Rows from a 3D modeling dataset
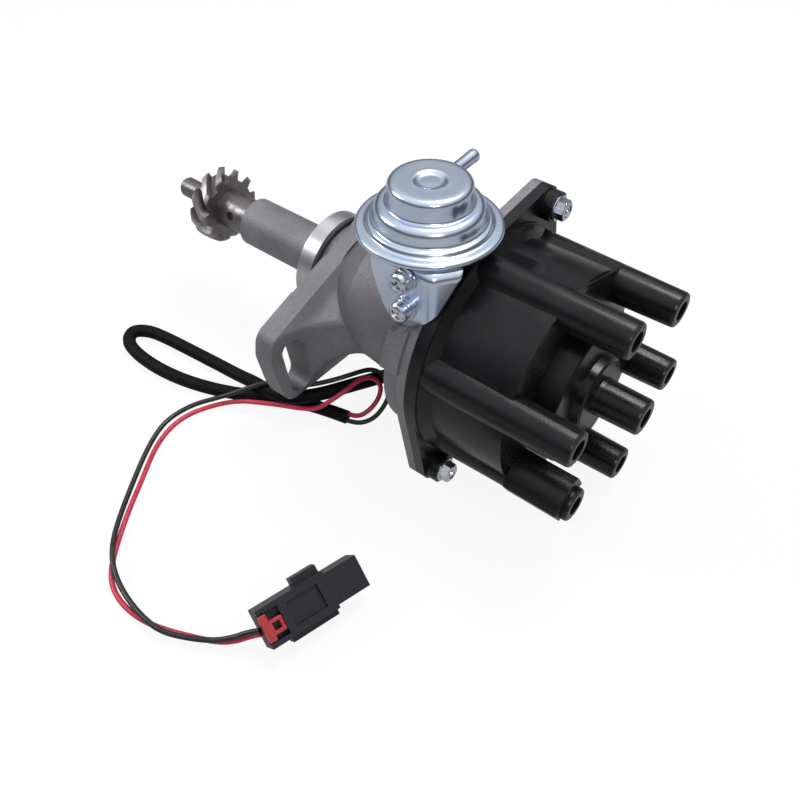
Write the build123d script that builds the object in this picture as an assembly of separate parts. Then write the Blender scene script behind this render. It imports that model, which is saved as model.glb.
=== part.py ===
"""Ignition distributor with vacuum advance, for a six-cylinder engine.

The shaft axis is horizontal along X: the drive gear is at -X and the cap's towers point to +X.
Y runs away from the clamp arm's tip, Z is up, and the vacuum canister stands on top.
All lengths are millimetres.  The origin is under the middle of the distributor (without its
cable), on the surface that it lies on.
"""
from build123d import *
import math
import os

os.makedirs("parts", exist_ok=True)

# ---------------------------------------------------------------- driving dimensions
# clearances
slide_gap = 0.05            # radial clearance of a piece that turns or slides in another
face_gap = 0.2              # axial clearance between a turning and a fixed face
swing_gap = 0.35            # clearance of a pin in an eye or slot

# cap
cap_h = 71.8                # parting face to the end of the outer towers
cap_r = 47.5
skirt_over = 5.2            # how far the skirt stands out from the cap's wall
skirt_r = cap_r + skirt_over
skirt_h = 5.8
cap_wall = 5.0
crown_x = 26.5              # crown face, measured back from the tower ends
crown_chamfer_h = 2.0
crown_fall_w = 13.5         # width of the crown's sloping border
crown_flat_r = cap_r - crown_fall_w
crown_step_r = crown_flat_r - 1.5
crown_step_h = 10.0
boss_step_r = 17.0
boss_step_h = 4.0
tower_n = 6
tower_phase = 42.9          # angle of the first outer tower from +Y
tower_in = 3.8              # tower axes, inwards from the cap's wall
tower_pitch_r = cap_r - tower_in
tower_tip_r = 7.5
tower_root_r = 8.7
tower_bore_r = 4.2
tower_bore_depth = 19.0
pocket_r = 3.8              # seat of a terminal below the tower's bore
pocket_depth = 6.0
cup_gap = 0.3               # terminal's end below the ledge of its seat
cup_r_in = 3.0
cup_floor = 1.5
centre_tower_r = 7.8
centre_tower_rise = 7.7     # beyond the outer towers
rim_round = 1.2
hood_turn = 32.0            # shield's long side, from +Y
hood_left = 8.7
hood_right = 9.3
hood_left_out = 8.6
hood_right_out = 9.2
hood_out = 12.2
hood_below = 2.5            # shield's end below the tower ends
insert_r = 3.2
insert_drop = 10.0          # how far an insert reaches into the cavity
insert_relief = 5.0
cavity_h = 34.8             # parting face to the cavity's end

# screw lugs of cap and housing
lug_angle = 54.0
lug_out = 8.6               # lug centres beyond the skirt
lug_pitch_r = skirt_r + lug_out
lug_r = 7.5
cap_lug_t = 4.8
cap_lug_boss_r = 6.6
cap_lug_boss_h = 9.8
screw_r = 2.45
screw_clear = 0.35
screw_head_af = 8.0
screw_head_h = 3.6
washer_r = 5.6
washer_t = 1.1
screw_len = 14.0

# housing
rim_t = 4.2
bowl_over = 0.5
bowl_r = cap_r + bowl_over
bowl_wall = 3.0
bowl_wall_len = 10.0
cone_len = 6.5
neck_r = 33.0
neck_low_r = 31.0
neck_taper = 14.5
neck_len = 45.0
neck_arm_r = 20.6           # neck where it meets the clamp arm
flare_len = 15.0            # length over which the neck widens from the arm
flare_mid_r = 26.4
arm_corner_r = 7.0
neck_wall = 4.5
arm_t = 10.0
seal_gap_len = 2.5
collar_r = 24.0
collar_len = 8.0
shank_r = 12.0
shank_len = 49.5
bearing_r = 8.0
floor_t = 18.0              # from the arm's front face to the neck's bore
bowl_depth = 12.2           # parting face to the bowl's floor
band_over = 0.8             # guard band beyond the rim
band_r = skirt_r + band_over
band_extra = 8.5
band_from = 98.0
band_to = 167.0

# clamp arm
arm_top_rise = 22.0
arm_bottom_z = 40.5
arm_corner_r = 8.0
slot_w = 11.0
slot_len = 33.0
slot_y = 49.8
slot_z = 19.7
slot_tilt = 8.5
arm_inner_z = 24.0
arm_pad_t = 0.6             # machined pad round the slot
arm_pad_y = 37.0
root_y = 8.0                # centre of the arm's trumpet-shaped root
root_z = 5.0
root_len = 26.0
root_decay = 8.0
root_end = 0.44

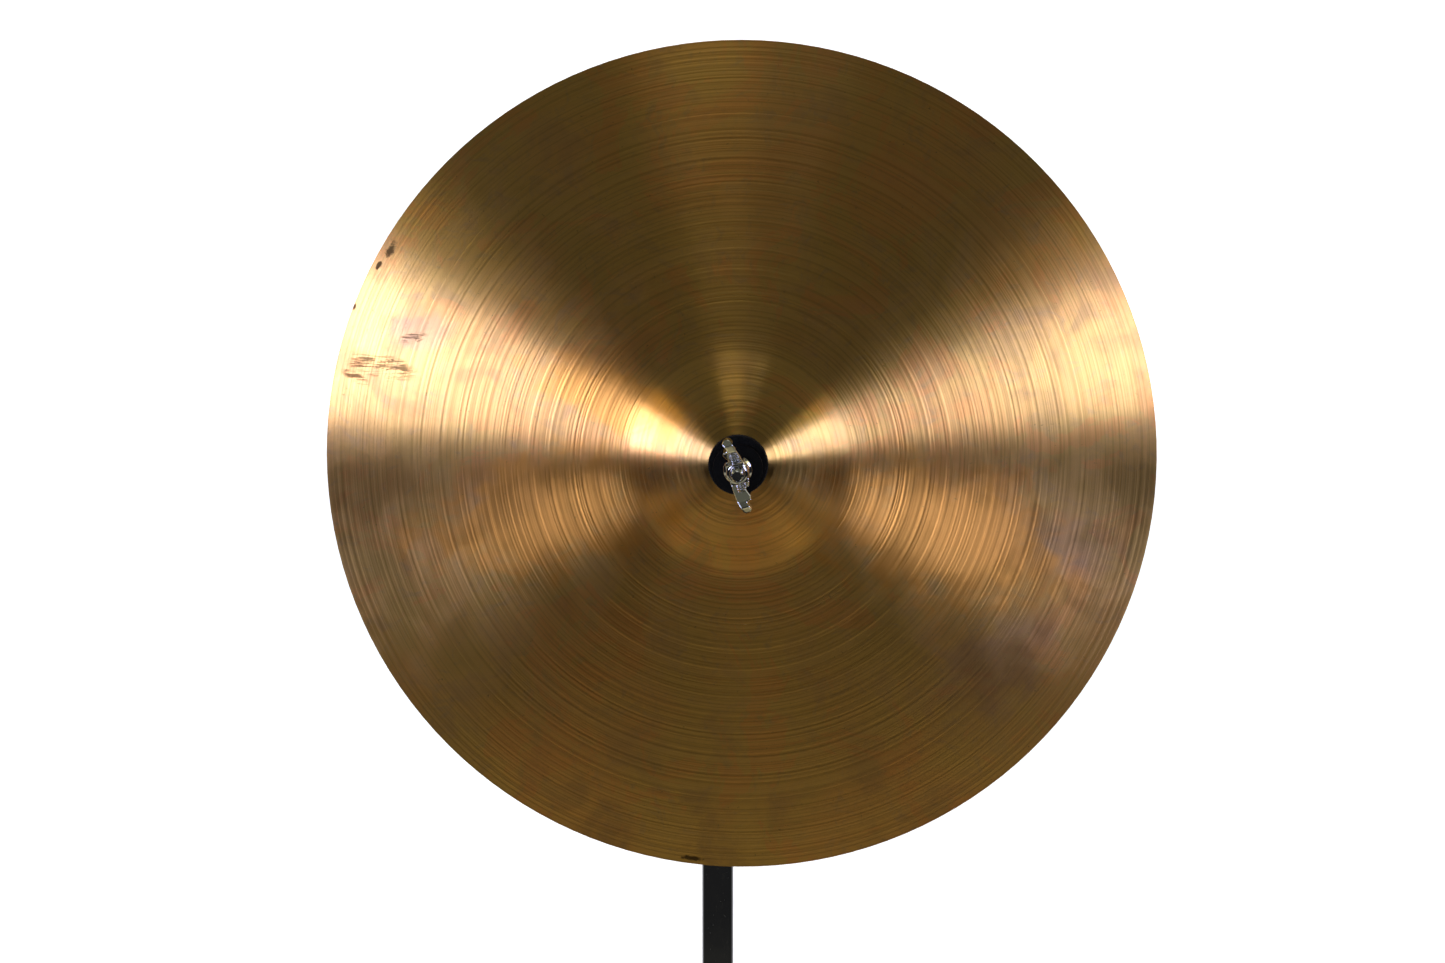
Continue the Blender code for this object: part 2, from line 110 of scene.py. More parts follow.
class Wiring:
    """Adds nodes to a tree. An input takes a number, a tuple or another node's output."""

    def __init__(self, tree):
        self.tree = tree

    def feed(self, socket, value):
        if isinstance(value, bpy.types.NodeSocket):
            self.tree.links.new(value, socket)
        else:
            socket.default_value = value

    def add(self, kind, feeds=None, **settings):
        node = self.tree.nodes.new(kind)
        for name, value in settings.items():
            setattr(node, name, value)
        for key, value in (feeds or {}).items():
            self.feed(node.inputs[key], value)
        return node

    def math(self, operation, first, second=0.0):
        return self.add("ShaderNodeMath", {0: first, 1: second}, operation=operation).outputs[0]

    def least(self, first, second):
        return self.math("MINIMUM", first, second)

    def most(self, first, second):
        return self.math("MAXIMUM", first, second)

    def plus(self, first, second):
        return self.math("ADD", first, second)

    def minus(self, first, second):
        return self.math("SUBTRACT", first, second)

    def times(self, first, second):
        return self.math("MULTIPLY", first, second)

    def over(self, first, second):
        return self.math("DIVIDE", first, second)

    def square(self, value):
        return self.times(value, value)

    def shifted(self, place, offset):
        return self.add("ShaderNodeVectorMath", {0: place, 1: offset}, operation="ADD").outputs[0]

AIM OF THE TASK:
Give back exactly the lines beginning at the one with "Continue the Blender" and ending at the final line of the material; both boundary lines belong in it.

ANSWER TO THIS TASK:
Continue the Blender code for this object: part 2, from line 110 of scene.py. More parts follow.
class Wiring:
    """Adds nodes to a tree. An input takes a number, a tuple or another node's output."""

    def __init__(self, tree):
        self.tree = tree

    def feed(self, socket, value):
        if isinstance(value, bpy.types.NodeSocket):
            self.tree.links.new(value, socket)
        else:
            socket.default_value = value

    def add(self, kind, feeds=None, **settings):
        node = self.tree.nodes.new(kind)
        for name, value in settings.items():
            setattr(node, name, value)
        for key, value in (feeds or {}).items():
            self.feed(node.inputs[key], value)
        return node

    def math(self, operation, first, second=0.0):
        return self.add("ShaderNodeMath", {0: first, 1: second}, operation=operation).outputs[0]

    def least(self, first, second):
        return self.math("MINIMUM", first, second)

    def most(self, first, second):
        return self.math("MAXIMUM", first, second)

    def plus(self, first, second):
        return self.math("ADD", first, second)

    def minus(self, first, second):
        return self.math("SUBTRACT", first, second)

    def times(self, first, second):
        return self.math("MULTIPLY", first, second)

    def over(self, first, second):
        return self.math("DIVIDE", first, second)

    def square(self, value):
        return self.times(value, value)

    def shifted(self, place, offset):
        return self.add("ShaderNodeVectorMath", {0: place, 1: offset}, operation="ADD").outputs[0]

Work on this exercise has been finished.